Por supuesto, también extraño a los prófugos de Jinotega: ese califa/presidente antipádel, siempre sumido en pensamientos, siempre dispuesto a obsequiar una reflexión con una sonrisa, siempre tomándose las cosas con esa mezcla deliciosa que combina lo serio y la coña hasta convertir la realidad, a veces trago amargo, en apetecible taza de café; el "abuelo" (o casi) que, entre cabezada y cabezada, se dedica a activar a todo el personal, ya sea mediante la polémica o haciendo uso de métodos menos beligerantes; y esa chica a la que estuve persiguiendo durante años sin saberlo, por Dinamarca, por Toledo... hasta que, finalmente, coincidimos, en uno de esos cursos, siempre con una sonrisa deslumbrante, cargada de tesón y determinación suficientes como para ser capaz de llevar a cabo cualquier cosa que se proponga, ya sea sacar los colores al azafato guapo del vuelo Costa Rica - El Salvador o levantar todo un palacio de la nada.

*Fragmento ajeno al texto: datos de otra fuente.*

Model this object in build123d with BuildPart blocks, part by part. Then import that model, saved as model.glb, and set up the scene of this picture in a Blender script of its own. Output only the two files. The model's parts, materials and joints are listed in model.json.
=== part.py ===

Me decía don Rafael, mi Virgilio circunstancial usando como analogía La Divina Comedia, que cada una de las experiencias por las que hemos pasado en Nicaragua, por encima de las prácticas de un postgrado, han constituido una prueba para completar nuestra formación como presuntos futuros cooperantes. El calor, los insectos, los conflictos, la falta de sueño, la comida, el agua, la soledad, la rabia, la esperanza, la certeza y la impotencia... Llevará algún tiempo desentrañar el ovillo del grueso de experiencias y sensaciones vividas, de caras y voces conocidas, de miradas y gestos grabados a fuego (¿cómo olvidar a esas almas errantes de La Chureca, sacados, sin duda, de El Infierno descrito por el citado Dante?). Ocultaremos información de forma consciente cuando nuestros allegados nos pregunten "¿qué tal en Nicaragua?" y decidamos qué contarles y qué no, porque no vale la pena molestarse en explicar algo que no van a entender. Llevará tiempo no pensar en recurrir a aquellos que compartieron la experiencia con nosotros y más tiempo aún llevará el que el más mínimo detalle de aquí deje de transportarnos a algo de allí. Mientras esperamos el olvido, que todo destruye, para que deje esos 20 días en los huesos, disfrutaremos reponiendo, como un cine de esos que casi no quedan, recientes recuerdos que irán adquiriendo solera conforme los días vayan pasando. Todo ello mientras los hombres y mujeres que éramos antes de irnos a Nicaragua se van, poco a poco, consumiendo en las llamas de la renovación.